Warner spent somewhere in the neighborhood of $10 million to go into business with Combs on his Bad Boy Entertainment after it was dropped by the Universal Music Group.
Combs did have a couple of minor hits last year with his acts, but nothing on the scale of his former successes.
Tastes change. Similarly, rapper Jay-Z released his comeback album on Island/Def Jam and it was also a stiff. Hip-hop is either dead, dying or undergoing a generational revamp.
But Combs was not the only problem at Warner Music. For a company top heavy with music experts like Lyor Cohen, Kevin Liles and Julie Greenwald, they don’t release very much.
Since Edgar Bronfman’s group took over, there’s been almost no talent development. The company seems to rely solely on catalog sales.
And even that is problematic. Their international department is a mess, often acting uncontrollably like a rogue outfit with no control exacted by the U.S.
The WMG sales woes are compounded this week by Madonna’s live album from her "Confessions" tour selling just about 40,000 copies — a bigger scandal than any of the tabloid kind in which Madonna has participated.

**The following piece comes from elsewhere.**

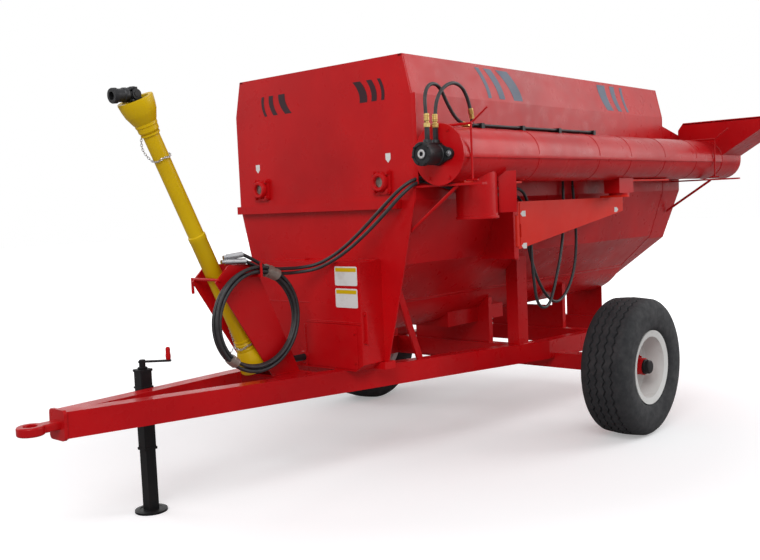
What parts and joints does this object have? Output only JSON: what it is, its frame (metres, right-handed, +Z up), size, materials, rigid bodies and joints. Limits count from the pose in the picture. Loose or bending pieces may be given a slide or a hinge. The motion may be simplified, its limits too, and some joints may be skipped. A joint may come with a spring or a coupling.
{
  "type": "towed feed mixer wagon with side discharge auger",
  "caption": "Red single-axle feed mixer wagon with open tub, mixing augers, swing-out discharge tube and jack.",
  "frame": {"origin": "on the ground under the middle of the whole machine", "axes": "+X forward to the hitch eye, +Y to the wagon's left, +Z up"},
  "size_m": [5.1044, 2.3545, 2.069],
  "materials": {
    "red_paint": "gloss",
    "orange_paint": "gloss",
    "white_paint": "satin",
    "black_paint": "satin",
    "yellow_guard": "gloss",
    "tyre_rubber": "matt",
    "hose_rubber": "satin",
    "bright_steel": "satin",
    "worn_steel": "worn",
    "dark_iron": "satin"
  },
  "bodies": {
    "chassis": {"auger_bearings": "red_paint", "axle_beam": "red_paint", "chain_casing": "red_paint", "couplers": "bright_steel", "cradle_beam": "red_paint", "cradle_left": "red_paint", "cradle_right": "red_paint", "cross_beam_front": "red_paint", "cross_beam_middle": "red_paint", "cross_beam_rear": "red_paint", "drawbar_eye": "red_paint", "drawbar_nose": "red_paint", "front_bar": "red_paint", "front_bolster": "red_paint", "front_braces": "red_paint", "hinge_bracket": "red_paint", "hose_coil": "hose_rubber", "hose_supply_lower": "hose_rubber", "hose_supply_upper": "hose_rubber", "jack_body": "black_paint", "jack_crank": "black_paint", "post_left": "red_paint", "post_right": "red_paint", "pto_guard": "yellow_guard", "pto_shaft": "dark_iron", "rail_left": "red_paint", "rail_right": "red_paint", "rear_housing": "red_paint", "saddle_front": "red_paint", "saddle_middle": "red_paint", "tub_front": "red_paint", "tub_left": "red_paint", "tub_rear": "red_paint", "tub_right": "red_paint", "tub_trough": "red_paint", "tube_rests": "red_paint"},
    "wheel_left": {"tyre_left": "tyre_rubber", "rim_left": "white_paint", "hub_left": "red_paint"},
    "wheel_right": {"tyre_right": "tyre_rubber", "rim_right": "white_paint", "hub_right": "red_paint"},
    "jack": {"jack_leg": "black_paint"},
    "mixer_left": {"auger_left": "worn_steel"},
    "mixer_right": {"auger_right": "worn_steel"},
    "mixer_floor": {"auger_floor": "worn_steel"},
    "door": {"casing_door": "red_paint"},
    "arm": {"swing_arm": "orange_paint", "hose_loop_front": "hose_rubber", "hose_loop_rear": "hose_rubber"},
    "discharge": {"discharge_tube": "red_paint", "discharge_spout": "red_paint", "tube_end": "red_paint", "tube_motor": "dark_iron", "inlet_hopper": "red_paint", "tube_pivot": "red_paint", "tube_pipes": "black_paint", "hose_motor_front": "hose_rubber", "hose_motor_rear": "hose_rubber"},
    "screw": {"discharge_screw": "worn_steel"}
  },
  "joints": [
    {"name": "wheel_left_turn", "type": "hinge", "parent": "chassis", "child": "wheel_left", "pos_m": [-0.595, 1.015, 0.39], "axis": [0, 1, 0], "continuous": true},
    {"name": "wheel_right_turn", "type": "hinge", "parent": "chassis", "child": "wheel_right", "pos_m": [-0.595, -1.015, 0.39], "axis": [0, 1, 0], "continuous": true},
    {"name": "jack_slide", "type": "slide", "parent": "chassis", "child": "jack", "axis": [0, 0, 1], "range_m": [0, 0.28]},
    {"name": "mixer_left_turn", "type": "hinge", "parent": "chassis", "child": "mixer_left", "pos_m": [-0.53, 0.437, 1.47], "axis": [1, 0, 0], "continuous": true},
    {"name": "mixer_right_turn", "type": "hinge", "parent": "chassis", "child": "mixer_right", "pos_m": [-0.53, -0.437, 1.47], "axis": [1, 0, 0], "continuous": true},
    {"name": "mixer_floor_turn", "type": "hinge", "parent": "chassis", "child": "mixer_floor", "pos_m": [-0.53, 0, 1], "axis": [1, 0, 0], "continuous": true},
    {"name": "door_swing", "type": "hinge", "parent": "chassis", "child": "door", "pos_m": [0.9993, 0.02, 0.669], "axis": [0, 0, -1], "range_deg": [0, 45]},
    {"name": "arm_swing", "type": "hinge", "parent": "chassis", "child": "arm", "pos_m": [0.105, 0.712, 1.193], "axis": [0, 0, -1], "range_deg": [0, 90]},
    {"name": "tube_swivel", "type": "hinge", "parent": "arm", "child": "discharge", "pos_m": [-0.905, 0.8, 1.36], "axis": [0, 0, 1], "range_deg": [0, 90]},
    {"name": "screw_turn", "type": "hinge", "parent": "discharge", "child": "screw", "pos_m": [-0.795, 0.8, 1.58], "axis": [1, 0, 0], "continuous": true}
  ],
  "couplings": [
    {"joint": "tube_swivel", "follows": "arm_swing", "ratio": 1}
  ]
}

But perhaps relying on a 48-year-old former provocateur to sell CDs isn’t the best idea at this point for a business aimed at teenagers.

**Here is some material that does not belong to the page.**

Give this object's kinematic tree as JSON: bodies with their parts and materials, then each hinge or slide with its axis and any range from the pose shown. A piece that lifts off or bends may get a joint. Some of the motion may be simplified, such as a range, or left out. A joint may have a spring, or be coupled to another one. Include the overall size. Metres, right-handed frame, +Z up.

And what are the current WMG chart albums? Nearly everything is a holdover act from years ago: The Peppers and My Chemical Romance CDs have now been out so long they’ve turned into catalog titles. The only bright spots are Atlantic’s Pretty Ricky and a newish quirky chanteuse Regina Spektor.
The latter wasn’t found or released by the new regime, however, but by Sire Records’ legendary Seymour Stein, the same man who gave us Madonna, the Ramones, Talking Heads, the Pretenders and the Sex Pistols.
That should tell us all something. I’ll let you, dear reader, be the judge of what that is!
A little Oscar news first: Peter O’Toole, who got a standing ovation from his fellow Oscar nominees at the Academy lunch, has returned to England for the time being.
He is expected back for the actual Oscars, but needed a dose of reality first. Who can blame him? ...
Yes, that was LeAnn Rimes arriving from Nashville last night with husband Dean Sheremet for the Grammy country shindig scheduled for this evening at Wilshire Ebell Theatre. Carrie Underwood, tipped as Best New Artist this year, was on the same flight.
Ryan Seacrest spotted at the Four Seasons in heavy conversation with Epic Records’ Charlie Walk and top TV producer Ben Silverman (he’s got "The Office" and "Ugly Betty," if you don’t know).
Seacrest was overheard saying he’d been up since 4 a.m. (it was by then around 8 p.m.) thanks to his hosting every radio show imaginable.
“I keep this sweater in my car,” he told a honeymooning couple from Florida who asked for an autograph. ...
And Lindsay Lohan did not go out last night. In case you were wondering, she went to an AA meeting, and then went home. What did the folks from TMZ.com do without her?